As we grow to meet this demand, we are focused on ensuring we have a common framework in managing requirements, tracking, and overseeing projects, as well as automating our integrations and deployments in a repeatable manner. For that we have built an SRE platform that brings all the tools, tech, processes together to unify us with a single goal of making our products reliable for our customers.
The Team: Building the team is as important as building the software
Hiring and building the team is one of the biggest challenges. It’s a competitive talent market in a relatively new field. Here are the skills and experience we look for in an SRE:
• First and foremost, software development skills and mind set
• Cloud and system administration
• Infrastructure as code
• Observability - knowing what can go wrong in a complex distributed system coupled with strong desire to prevent it
• Performance and test engineering
• And of course, passion!
For Honeywell Connected Enterprises, we are aiming to develop our talent for the futureand we provide training aimed at enhancing our SRE’s skills.
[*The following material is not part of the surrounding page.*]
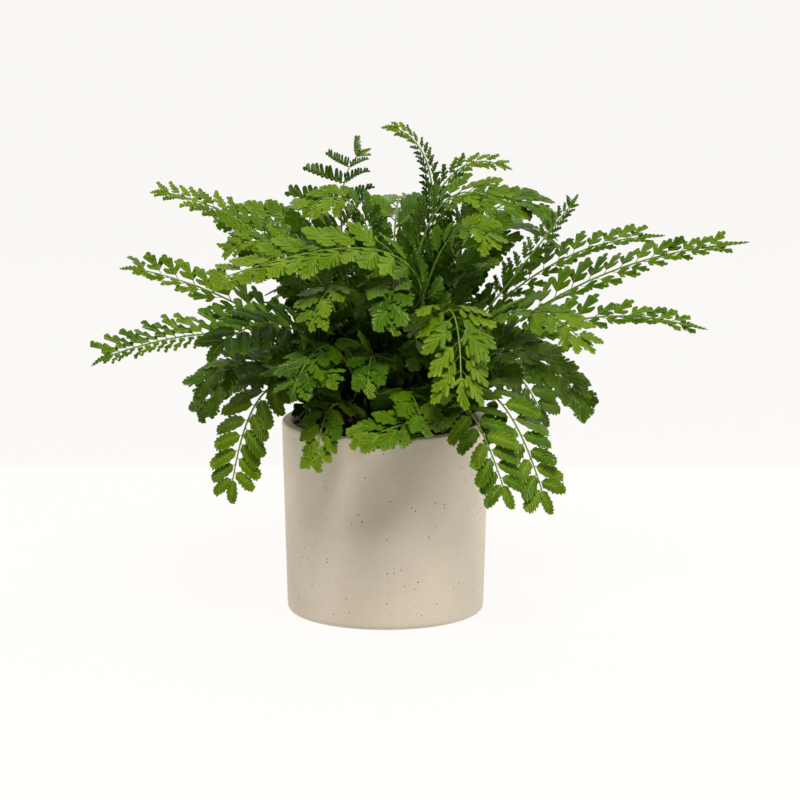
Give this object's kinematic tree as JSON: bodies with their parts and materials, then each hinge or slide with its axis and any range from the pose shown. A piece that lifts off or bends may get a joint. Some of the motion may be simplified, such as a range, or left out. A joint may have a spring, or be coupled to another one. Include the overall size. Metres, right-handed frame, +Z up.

As the saying goes, culture beats strategy on any given day. Our focus is on creating a strong mix of institutional knowledge combined with a fresh perspective to help drive change. Our goal is to build an SRE team of individuals who write software to replace previously manual work, even when the solution is complicated. As Honeywell Connected Enterprises continues to grow, SREs are a critical component of keeping the engine running and driving the future forward.